James Hay, 1st Earl of Carlisle
James Hay, 1st Earl of Carlisle KB (c. 1580 – March 1636) was a British noble.
Life
A Scot, he was the son of Sir James Hay of Fingask (a member of a younger branch of the Erroll family), and of Margaret Murray, cousin of George Hay, afterwards 1st Earl of Kinnoull.
He was knighted and taken into favour by James VI of Scotland, brought into England in 1603, treated as a "prime favourite" and made a gentleman of the bedchamber. In 1604, he was sent on a mission to France and pleaded for the Huguenots, which annoyed Henry IV of France and caused a substantial reduction of the present made to the English envoy. On 21 June 1606, he was created by patent a baron for life with precedence next to the barons, but without a place or voice in Parliament, no doubt to render his advancement less unpalatable to the English lords.
The king bestowed on him numerous grants, paid his debts, and secured for him a rich bride in the person of Honoria, only daughter and heir of Edward, Lord Denny. Their marriage was celebrated by Lord Hay's Masque, staged on 6 January 1607. In 1610 he was made a knight of the Order of the Bath, and in 1613 master of the wardrobe, while in 1615 he was created Lord Hay of Sawley, and took his seat in the House of Lords. At this time, his first wife Honora was buried 16 August 1614 at Waltham Abbey. He was sent to France next year to negotiate the marriage of Princess Christina with Prince Charles, and on his return, being now a widower, he was made a Privy Councillor, and in 1617 married Lady Lucy Percy (1599–1660), daughter of Henry Percy, 9th Earl of Northumberland (the famous "Wizard Earl"), by his wife Dorothy Devereux.
In 1618 he resigned the mastership of the wardrobe for a large sum in compensation. He was created Viscount Doncaster, and in February 1619 was despatched on a mission to Germany, where during the beginning Thirty Years' War he identified himself with the cause of the "Winter King", Elector Frederick V of the Palatinate, and urged James to make war in his support. In 1621 and 1622 he was sent to France to obtain peace for the Huguenots from Louis XIII, in which he was unsuccessful, and in September 1622 was created Earl of Carlisle.
Next year he went to Paris on the occasion of Prince Charles's journey to Madrid, and again in 1624 to join Henry Rich, afterwards Lord Holland, in negotiating the prince's marriage with Henrietta Maria, when he advised James without success to resist Richelieu's demands on the subject of religious toleration.

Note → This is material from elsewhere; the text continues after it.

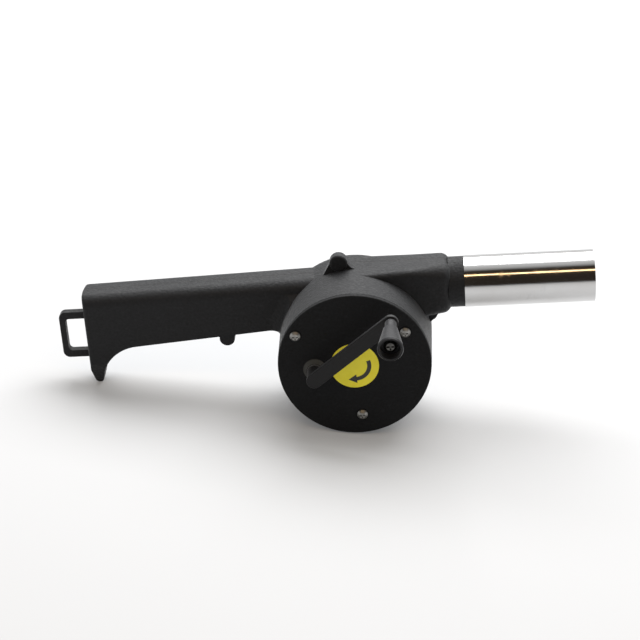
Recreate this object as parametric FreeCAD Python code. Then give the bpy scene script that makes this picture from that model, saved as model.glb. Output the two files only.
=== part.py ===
"""Hand crank fan: a small blower with a round gear case, a handle and a metal outlet tube.

Lengths are in millimetres. The model is built in the frame of its outlet: X runs along the
outlet tube towards its mouth, Y runs from the crank side (negative) to the intake side
(positive), Z is up, and the origin is on the impeller axis at the seam of the two shells.
At the end the pieces are tipped together, so that the fan rests on its round case and its hook.
"""
import FreeCAD, Part
import math
import os

# Round case
case_radius = 37.0
case_draft = 0.6
case_wall = 2.2
case_front = -34.9
case_back = 15.4
case_back_rounding = 9.0
partition_front = -17.6
partition_wall = 2.0

# Outlet: a duct that turns from a box into a round collar and spigot
outlet_axis_drop = 13.0
tube_outer_radius = 12.5
tube_wall = 0.7
tube_seat_wall = 0.4
tube_seat_clearance = 0.5
tube_exposed_length = 61.9
spigot_clearance = 0.1
spigot_length = 9.0
spigot_wall = 1.7
collar_radius = 12.2
collar_length = 6.6
duct_start = 4.0
duct_middle = 29.0
duct_end = 47.0
duct_rise = 12.6
duct_fall = 12.7
duct_front_half_width = 17.0
duct_back_half_width = 13.6
duct_front_corner = 2.4
duct_back_corner = 9.0
duct_corner_growth = 5
duct_end_half_width = 12.7
duct_end_corner = 8.0
duct_end_rounding = 4.5
duct_bore_flat = 0.1
duct_wall = 2.0

# Handle with its hook
handle_end = -130.7
handle_front_half_width = 10.5
handle_back_half_width = 10.7
handle_wall = 2.4
handle_drop_at_end = 8.1
handle_drop_at_case = 4.7
handle_bottom_at_hook = 0.6
handle_bottom_at_case = 9.4
handle_join = -15.0
handle_top_rounding = 5.5
handle_end_rounding = 1.6
handle_end_crown = 1.3
hook_root = -121.3
hook_outer_break = -5.0
hook_tip_x = -128.4
hook_tip_height = -18.3
hook_tip_radius = 2.0
hook_tip_half_width = 2.2
hook_taper_start = -7.0
hook_inner_rounding = 20.0
rib_thickness = 1.6
rib_places = (-46.0, -76.0, -98.0)
rib_seat_share = 0.75

# Hollow blend between the handle's front face and the side of the case
blend_radius = 6.0
blend_overlap = 1.0
blend_slope = 1.4

# Hanging loop at the handle's end
loop_reach = 14.3
loop_top = 17.9
loop_bottom = -6.4
loop_bar = 3.6
loop_side_bar = 2.9
loop_half_thickness = 1.9
loop_outer_rounding = 3.2
loop_inner_rounding = 2.0

# Lug on top of the crank-side shell
lug_x = -5.9
lug_rise = 7.5
lug_radius = 4.3
lug_rounding = 1.2
lug_front = -9.5
lug_back = -4.7
lug_foot_reach = 3.3
lug_foot_rise = 2.4

# Screw bosses that clamp the two shells
shell_boss_radius = 3.7
shell_boss_front = -9.0
shell_boss_back = 9.0
grip_boss_x = -62.4
grip_boss_height = 3.4
grip_front_radius = 3.0
grip_flank_reach = 2.2
end_boss_x = -117.5
end_boss_height = 15.5
duct_boss_reach = 0.9
duct_boss_angle = 16.0
duct_boss_front = -6.0
duct_boss_back = 10.7
duct_web_reach = 4.8
duct_web_fall = 5.1
duct_web_back = -3.0
shell_screw_radius = 1.5
shell_screw_length = 10.0
shell_screw_head_radius = 2.6
shell_screw_head_height = 1.8
shell_screw_head_depth = 5.0

# Gear case cover
cover_setback = 0.1
cover_thickness = 2.4
cover_edge_rounding = 0.6
cover_rim_thickness = 1.4
cover_rim_depth = 2.4
cover_rim_clearance = 0.15
cover_screw_insets = (6.7, 4.5, 10.1)
cover_screw_angles = (33.6, 147.8, 274.8)
cover_screw_radius = 1.5
cover_screw_length = 11.0
cover_screw_head_radius = 2.5
cover_screw_head_height = 1.7
cover_boss_radius = 3.2
hub_boss_radius = 5.6
hub_boss_front_radius = 3.9
hub_boss_height = 2.0

# Round label on the cover
label_radius = 11.5
label_thickness = 0.2

# Screw form, as shares of each screw's own head and shank
screw_crown_share = 0.6
screw_cross_reach = 0.56
screw_cross_width = 0.26
screw_point_slope = 1.5
screw_point_share = 0.3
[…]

Charles's marriage in 1625 was by proxy, so the wedding contract was signed by Carlisle and Holland. The king's representative at the actual wedding was the duke of Chevreuse, yet Carlisle and Holland acted as witnesses.

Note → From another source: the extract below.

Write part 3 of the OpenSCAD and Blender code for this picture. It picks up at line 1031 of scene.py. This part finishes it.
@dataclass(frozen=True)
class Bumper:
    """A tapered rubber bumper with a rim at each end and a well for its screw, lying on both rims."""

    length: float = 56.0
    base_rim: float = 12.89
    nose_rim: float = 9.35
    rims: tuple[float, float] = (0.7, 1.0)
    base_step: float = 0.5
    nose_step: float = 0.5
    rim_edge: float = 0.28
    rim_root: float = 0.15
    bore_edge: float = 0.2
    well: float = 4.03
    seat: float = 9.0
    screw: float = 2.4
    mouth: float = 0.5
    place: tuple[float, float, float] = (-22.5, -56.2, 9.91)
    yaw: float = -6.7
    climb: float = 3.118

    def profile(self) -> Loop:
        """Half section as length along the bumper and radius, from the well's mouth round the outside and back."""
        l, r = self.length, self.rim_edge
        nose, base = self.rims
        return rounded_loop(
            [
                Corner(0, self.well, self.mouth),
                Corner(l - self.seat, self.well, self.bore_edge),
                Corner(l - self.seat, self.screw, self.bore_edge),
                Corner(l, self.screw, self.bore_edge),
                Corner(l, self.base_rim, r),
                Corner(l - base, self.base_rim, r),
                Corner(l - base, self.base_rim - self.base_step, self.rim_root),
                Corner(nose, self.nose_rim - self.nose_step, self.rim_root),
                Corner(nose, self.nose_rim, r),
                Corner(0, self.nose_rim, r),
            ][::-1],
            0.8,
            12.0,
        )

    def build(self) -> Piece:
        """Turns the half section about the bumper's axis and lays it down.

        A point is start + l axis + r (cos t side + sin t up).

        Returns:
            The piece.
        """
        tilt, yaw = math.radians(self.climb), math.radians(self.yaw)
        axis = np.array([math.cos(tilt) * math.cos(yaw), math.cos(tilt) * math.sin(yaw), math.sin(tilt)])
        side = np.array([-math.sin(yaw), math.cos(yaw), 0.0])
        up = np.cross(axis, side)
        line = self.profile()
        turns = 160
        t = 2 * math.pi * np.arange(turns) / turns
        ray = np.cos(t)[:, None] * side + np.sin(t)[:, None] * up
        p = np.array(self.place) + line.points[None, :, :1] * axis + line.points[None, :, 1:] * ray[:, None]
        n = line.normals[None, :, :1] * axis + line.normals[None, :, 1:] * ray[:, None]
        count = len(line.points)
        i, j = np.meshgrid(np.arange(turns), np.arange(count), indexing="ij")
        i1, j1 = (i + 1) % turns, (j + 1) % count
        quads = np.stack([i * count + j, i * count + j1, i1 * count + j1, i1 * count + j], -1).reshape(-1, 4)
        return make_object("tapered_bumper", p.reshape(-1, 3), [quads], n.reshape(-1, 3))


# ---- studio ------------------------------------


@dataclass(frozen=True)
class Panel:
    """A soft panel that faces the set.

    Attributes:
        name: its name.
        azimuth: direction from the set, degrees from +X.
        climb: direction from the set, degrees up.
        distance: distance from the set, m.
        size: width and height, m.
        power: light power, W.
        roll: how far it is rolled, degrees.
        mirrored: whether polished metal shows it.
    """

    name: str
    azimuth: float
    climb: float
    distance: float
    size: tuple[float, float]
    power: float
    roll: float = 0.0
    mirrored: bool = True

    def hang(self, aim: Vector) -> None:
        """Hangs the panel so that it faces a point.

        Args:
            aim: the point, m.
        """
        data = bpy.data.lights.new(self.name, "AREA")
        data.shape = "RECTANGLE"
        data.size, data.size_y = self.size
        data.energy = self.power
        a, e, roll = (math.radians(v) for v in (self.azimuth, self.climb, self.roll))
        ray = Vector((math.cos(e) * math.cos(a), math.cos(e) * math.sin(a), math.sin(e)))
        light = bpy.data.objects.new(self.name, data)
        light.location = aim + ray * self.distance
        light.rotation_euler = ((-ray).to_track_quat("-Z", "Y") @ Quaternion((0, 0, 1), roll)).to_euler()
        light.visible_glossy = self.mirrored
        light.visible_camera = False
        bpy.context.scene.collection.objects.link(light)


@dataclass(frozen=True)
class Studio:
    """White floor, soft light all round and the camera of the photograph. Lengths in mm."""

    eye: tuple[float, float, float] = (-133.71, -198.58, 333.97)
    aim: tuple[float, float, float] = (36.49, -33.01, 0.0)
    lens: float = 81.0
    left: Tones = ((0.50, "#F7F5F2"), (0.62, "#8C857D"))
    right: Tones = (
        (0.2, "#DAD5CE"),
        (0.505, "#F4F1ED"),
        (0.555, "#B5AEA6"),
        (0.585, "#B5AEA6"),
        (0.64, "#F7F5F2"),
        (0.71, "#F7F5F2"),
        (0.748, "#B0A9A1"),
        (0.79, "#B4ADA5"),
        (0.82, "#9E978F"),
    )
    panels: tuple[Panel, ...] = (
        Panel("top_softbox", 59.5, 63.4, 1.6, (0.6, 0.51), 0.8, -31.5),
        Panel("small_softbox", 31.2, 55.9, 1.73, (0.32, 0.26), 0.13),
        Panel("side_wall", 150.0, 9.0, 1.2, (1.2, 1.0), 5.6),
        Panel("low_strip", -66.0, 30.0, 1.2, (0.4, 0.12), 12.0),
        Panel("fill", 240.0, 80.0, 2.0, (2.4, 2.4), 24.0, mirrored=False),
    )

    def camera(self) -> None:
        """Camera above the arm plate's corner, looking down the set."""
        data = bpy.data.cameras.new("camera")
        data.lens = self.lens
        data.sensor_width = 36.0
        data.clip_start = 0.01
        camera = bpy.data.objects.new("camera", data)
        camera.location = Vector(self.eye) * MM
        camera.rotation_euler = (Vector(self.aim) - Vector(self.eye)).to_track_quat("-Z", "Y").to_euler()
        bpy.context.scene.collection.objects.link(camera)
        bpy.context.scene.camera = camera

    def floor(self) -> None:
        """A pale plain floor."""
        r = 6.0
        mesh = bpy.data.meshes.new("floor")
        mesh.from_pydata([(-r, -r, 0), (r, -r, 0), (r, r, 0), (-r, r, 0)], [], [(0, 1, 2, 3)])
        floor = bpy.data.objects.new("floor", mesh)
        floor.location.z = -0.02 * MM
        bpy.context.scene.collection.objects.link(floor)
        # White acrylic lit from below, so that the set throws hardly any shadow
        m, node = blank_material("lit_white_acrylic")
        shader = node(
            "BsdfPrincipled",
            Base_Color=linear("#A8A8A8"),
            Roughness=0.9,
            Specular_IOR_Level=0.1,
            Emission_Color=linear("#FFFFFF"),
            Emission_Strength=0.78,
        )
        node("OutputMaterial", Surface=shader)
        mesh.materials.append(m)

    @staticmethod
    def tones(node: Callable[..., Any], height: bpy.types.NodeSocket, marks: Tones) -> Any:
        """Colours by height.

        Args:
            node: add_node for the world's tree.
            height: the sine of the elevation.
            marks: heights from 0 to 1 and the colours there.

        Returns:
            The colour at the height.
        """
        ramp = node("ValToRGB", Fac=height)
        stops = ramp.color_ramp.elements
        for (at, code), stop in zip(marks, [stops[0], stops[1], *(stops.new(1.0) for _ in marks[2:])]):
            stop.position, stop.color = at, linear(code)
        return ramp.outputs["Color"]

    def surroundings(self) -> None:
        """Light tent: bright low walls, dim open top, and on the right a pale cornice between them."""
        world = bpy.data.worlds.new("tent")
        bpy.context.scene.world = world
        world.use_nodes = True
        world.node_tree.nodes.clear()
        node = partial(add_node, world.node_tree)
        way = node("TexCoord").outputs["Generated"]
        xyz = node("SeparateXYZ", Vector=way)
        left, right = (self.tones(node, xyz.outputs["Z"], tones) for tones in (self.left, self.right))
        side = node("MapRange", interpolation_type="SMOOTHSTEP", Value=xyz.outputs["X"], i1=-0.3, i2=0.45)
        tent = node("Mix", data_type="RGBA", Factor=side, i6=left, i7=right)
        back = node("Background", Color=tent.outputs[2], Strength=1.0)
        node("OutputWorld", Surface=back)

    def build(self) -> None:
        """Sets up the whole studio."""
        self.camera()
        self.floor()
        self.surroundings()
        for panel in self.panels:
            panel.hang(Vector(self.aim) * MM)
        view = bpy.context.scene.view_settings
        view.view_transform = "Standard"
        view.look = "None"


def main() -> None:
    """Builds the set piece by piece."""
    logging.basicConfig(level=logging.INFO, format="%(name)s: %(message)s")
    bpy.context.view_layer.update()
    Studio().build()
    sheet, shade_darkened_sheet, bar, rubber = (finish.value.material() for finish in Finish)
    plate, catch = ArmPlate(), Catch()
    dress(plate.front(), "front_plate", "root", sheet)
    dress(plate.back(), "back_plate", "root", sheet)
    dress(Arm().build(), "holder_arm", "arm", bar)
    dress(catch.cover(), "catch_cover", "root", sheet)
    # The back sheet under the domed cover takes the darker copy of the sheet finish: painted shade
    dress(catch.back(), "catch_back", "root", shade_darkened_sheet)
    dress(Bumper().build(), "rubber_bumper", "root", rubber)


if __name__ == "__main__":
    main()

Carlisle became gentleman of the bedchamber to King Charles I after his accession. In 1628, after the failure of the expedition to Rhe, he was sent to make a diversion against Cardinal Richelieu in Lorraine and Piedmont; he counselled peace with Spain and the vigorous prosecution of the war with France, but on his return home found his advice neglected. He took no further part in public life, and died in March 1636.
Carlisle was a man of good sense and of accommodating temper, with some diplomatic ability. His extravagance and lavish expenditure, his double suppers and costly entertainments, were the theme of satirists and wonder of society, and his debts were said at his death to amount to more than £80,000. He left behind him, says Clarendon, a reputation of a very fine gentleman and a most accomplished courtier, and after having spent, in a very jovial life, above £400,000, which upon a strict computation he received from the crown, he left not a house or acre of land to be remembered by.
Colonial proprietor
Hay by 1612 was a director of the Virginia Company.[1] He was a patentee and councillor of the plantation of New England, and showed great interest in the colonies.
Carlise also had an interest in the Caribbean. There James Ley, 1st Earl of Marlborough was a rival, who had to be bought off.[2] Another rival was the Earl of Montgomery.[3] On 2 July 1627 Carlisle obtained from the king a grant of all the Caribbean Islands, including Barbados, this being a confirmation of a former concession given by James I. A colonial plantation venture on Barbados was led in 1628 by Marmaduke Roydon, a prominent City of London merchant and one of Carlisle's major creditors.[4]
Family
Hay's first wife was Honoria Denny. His second wife, Lucy Hay, Countess of Carlisle, was involved in many conspiracies, or allegations thereof, during the English Civil War.
The first earl was succeeded by James, his only surviving son by his first wife. James married Margaret Russell, third daughter of Francis Russell, 4th Earl of Bedford, but James died without issue on 30 October 1660. At his death, the peerage became extinct in the Hay family. The Hay Family currently spans across the world.
References
- Carrington, Sean; Fraser, Henry (2003). A~Z of Barbados Heritage. Macmillan Caribbean. pp. 14, 29, 186. ISBN 978-0-333-92068-8.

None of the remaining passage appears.